È pur vero che il grado di sviluppo di un Paese viene tradizionalmente misurato con il Pil, oppure con l'energia utilizzata da ciascun cittadino. C'è tuttavia chi, a sostegno di una polemica che vede nello sviluppo sostenibile un contenitore zeppo di banali buoni propositi oltre che di insostenibili accostamenti tra economia e ambiente, propone di considerare la quantità di rifiuti prodotti per valutare il grado di sviluppo di una comunità.
Ora, di là di ogni pregiudizio, il tema è di un certo interesse perché è innegabile che la civiltà industriale forse proprio nei rifiuti trova il suo più autentico metro di misura, la sua caratterizzazione. È infatti con l'industrializzazione intensiva e con i beni di consumo di massa, in particolare con la rivoluzione petrolchimica della plastica, che i rifiuti diventano un problema, prima nelle grandi città, poi nell'intera società contemporanea.

Al punto che l'ambientalista Giorgio Nebbia non esita a sostituire l'espressione società dei consumi con società dei rifiuti. Un modo oggettivamente un po' sbrigativo per liquidare la questione. Però è anche vero che nel mentre consumiamo, noi trasformiamo beni materiali che consideriamo utili in altri che riteniamo inutili e quindi da gettare: i rifiuti appunto. D'altro canto, non è da ieri che dalla lavorazione-trasformazione dei rifiuti otteniamo energia, fertilizzanti e una gran quantità di riciclo e di materiale rigenerato. È dunque il concetto stesso di produzione che sta cambiando e questo processo, che sta vivendo la fase più delicata per le numerose implicazioni che si porta, dovrebbe essere sostenuto con convinzione dalla politica e incentivato finanziariamente affinché l'obiettivo di una economia circolare e integrata venga raggiunto prima possibile.

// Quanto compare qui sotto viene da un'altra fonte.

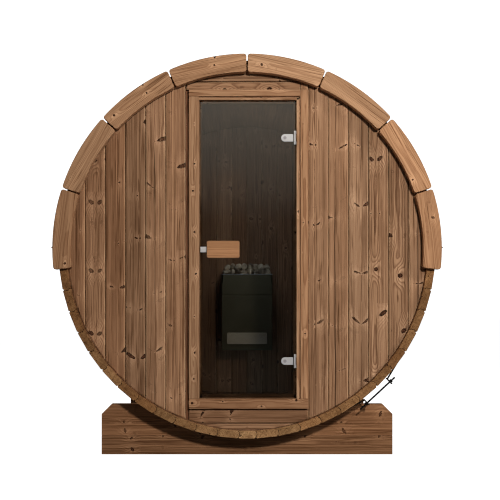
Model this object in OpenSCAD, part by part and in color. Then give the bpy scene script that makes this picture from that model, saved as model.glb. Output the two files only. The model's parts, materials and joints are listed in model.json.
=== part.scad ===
// Barrel sauna: a round shell of straight timber staves on two cradles, held by two steel bands.
// The front end wall has a glass door in a timber frame, and a heater hangs on the rear end wall.
// Millimetres. +Z is up, the front faces -Y, and the origin is on the ground under the middle.

/* [Barrel] */
// Outer radius of the barrel, at the corners between staves
barrel_r = 1000; // [800:10:1300]
// Length of the staves
barrel_l = 1800; // [1500:50:3000]
// Thickness of the staves
stave_t = 42; // [30:0.2:52]
// Width of the narrow closing stave at the bottom
closing_w = 94; // [70:1:119]
// Gap between neighbouring staves
stave_gap = 0.4; // [0.3:0.1:1]
// Height of the barrel's underside above the ground
clearance_z = 113.5; // [110:0.5:140]

/* [End walls] */
// Thickness of the end walls
wall_t = 42; // [30:1:55]
// How far the end walls stand back from the stave ends
wall_recess = 30; // [20:1:60]
// Clearance between round pieces that seat on each other
fit = 0.3; // [0.2:0.1:0.6]

/* [Fascia] */
// How far the trim ring's boards reach out past the staves
fascia_out = 24; // [12:1:40]
// Width of the trim boards
fascia_w = 97; // [80:1:110]
// Thickness of the trim boards
fascia_t = 45; // [25:1:60]
// How far the ring's centre stands above the barrel's centre
fascia_rise = 7; // [0:1:10]
// Angle that each trim board covers
fascia_step = 24; // [20:1:24]
// Angle from the top to the ring's lower ends
fascia_end = 96.5; // [90:0.5:98]
// Gap between neighbouring trim boards
fascia_gap = 7; // [2:0.5:10]

/* [Roof cover] */
// Thickness of the roofing membrane
cover_t = 6; // [5:0.5:9]
// Height of its lower edges above the barrel's centre
cover_low = 10.5; // [5:0.5:30]
// How far the drip edges stand out from the membrane
drip_out = 31; // [10:1:35]
// Height of the drip edges
drip_h = 34; // [20:1:60]

/* [Door frame] */
// Outer width of the frame
frame_w = 636; // [530:1:780]
// Outer height of the frame
frame_h = 1698; // [1500:1:1710]
// Height of the frame's underside above the barrel's underside
frame_z = 156.5; // [150:0.5:200]
// Sideways place of the frame's centre
frame_x = 8; // [0:1:10]
// Width of the left jamb
jamb_left_w = 56; // [50:1:60]
// Width of the hinge-side jamb, with its strip
jamb_right_w = 63; // [58:1:70]
// Height of the head
head_h = 55; // [50:1:60]
// Height of the threshold
sill_h = 54; // [50:1:70]
// How far the frame stands out from the wall
frame_proud = 12; // [5:1:20]
// Width of the recess between the left boards and the frame
recess_w = 17; // [10:1:20]
// Depth of the stops behind the door
stop_t = 15; // [12:1:20]
// How far the stops reach into the doorway
stop_w = 14; // [10:1:20]
// Height of the stop on the threshold
stop_low = 22; // [18:1:30]

/* [Door] */
// Thickness of the glass
glass_t = 8; // [6:1:10]
// Clearance around the glass
glass_gap = 5; // [5:0.5:8]
// How far the glass stands back from the frame's front
glass_back = 20; // [18:1:24]
// Height of the two hinges above and below the door's middle
hinge_spread = 595; // [450:1:700]
// Radius of the hinge knuckles
knuckle_r = 6; // [5:0.5:7]
// Height of each whole hinge
hinge_h = 72; // [60:1:90]
// Height of the clamps on the glass
clamp_h = 40; // [34:1:44]
// Length of the clamps on the glass, from the hinge pin
clamp_l = 73; // [60:1:90]
// Thickness of the clamp plates
clamp_t = 5; // [4:0.5:6]
// Width of the wooden handle
handle_w = 174; // [140:1:200]
// Height of the wooden handle
handle_h = 91; // [70:1:110]
// Thickness of the outer handle
handle_t = 28; // [20:1:34]
// Thickness of the handle plate inside
handle_in_t = 10; // [6:1:11]
// Distance from the glass's free edge to the handle
handle_inset = 35; // [30:1:60]
// Height of the handle's middle above the glass's lower edge
handle_z = 789; // [700:1:1000]
// Width of the latch plate
latch_w = 34; // [25:1:35]
// Height of the latch plate
latch_h = 30; // [20:1:40]
// Thickness of the latch plate
latch_t = 4; // [3:0.5:6]

/* [Cradles] */
// Width of the cradles
cradle_w = 1600; // [1300:10:1700]
// Height of the cradles
cradle_h = 277; // [240:1:300]
// Thickness of the cradle boards
cradle_t = 45; // [35:1:90]
// Height of the lower board
cradle_base_h = 104; // [80:1:106]
// Chamfer of the upper corners
cradle_cut = 55; // [30:1:70]
// Distance from the stave ends to the cradles
cradle_inset = 200; // [150:5:500]

/* [Bands] */
// Thickness of the steel bands
band_t = 2; // [1.5:0.5:3]
// Width of the steel bands
band_w = 40; // [25:1:50]
// Distance from the stave ends to the middle of the bands
band_inset = 80; // [55:1:120]
// Angle of the tensioners, from straight down towards +X
tension_a = 42.9; // [35:0.1:60]
// Distance from the barrel to the threaded rod
rod_off = 39; // [32:0.2:50]
// Radius of the threaded rod
rod_r = 5; // [4:0.5:6]
// Distance between the lugs
lug_gap = 166; // [140:1:200]
// Thickness of the lugs
lug_t = 6; // [4:1:10]
// How far the rod runs past the lower lug
rod_low = 51; // [40:1:80]
// How far the rod runs past the upper lug
rod_high = 36; // [30:1:60]

/* [Heater] */
// Width of the heater
heater_w = 343; // [300:1:420]
// Depth of the heater
heater_d = 240; // [200:1:300]
// Height of the heater
heater_h = 516; // [450:1:600]
// Height of the heater's underside above the barrel's inside
heater_z = 352; // [200:1:400]
// Gap between the heater and the wall, filled by its brackets
heater_gap = 60; // [40:1:80]
// Height of the stones above the rim
stone_h = 74; // [40:1:90]
// Width of the plate on the heater's front
plate_w = 270; // [200:1:290]
// Height of the plate on the heater's front
plate_h = 77; // [60:1:90]
// Height of the plate above the heater's underside
plate_z = 43; // [20:1:60]
// Thickness of the plate
plate_t = 12; // [6:1:20]

/* [Duckboard] */
// Height of the duckboard's top above the barrel's inside
deck_z = 44; // [40:1:120]
// Thickness of the slats
slat_t = 20; // [18:1:24]
// Number of slats
slat_count = 4; // [3:1:8]
// Gap between the slats
slat_gap = 8; // [5:1:12]
// Number of bearers under the slats
bearer_count = 4; // [3:1:6]

/* [Hidden] */
$fn = 96;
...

Tra l'altro, visto che le nuove tecnologie porteranno certamente in breve tempo a cancellare un gran numero di posti di lavoro e molte professioni divenute obsolete, in attesa che sorgano nuove modalità di impiego lo sviluppo di un nuovo processo produttivo, finalizzato alla trasformazione dei rifiuti in nuovi beni di consumo, sarà certamente di aiuto alla creazione di nuova occupazione. Per dirla con le parole di Enrico Giovannini, ci vuole rispetto per l'industria, senza la quale non c'è sviluppo; e tuttavia non possiamo sottrarci a una fase di transizione che non sarà indolore ma che è destinata a rendere la vita meno problematica a quanti verranno dopo di noi: il bene comune non ha bisogno di inseguire i pifferai della decrescita felice, ma deve stare al passo di chi sa promuovere una crescita compatibile con il futuro. Sostenibile, appunto.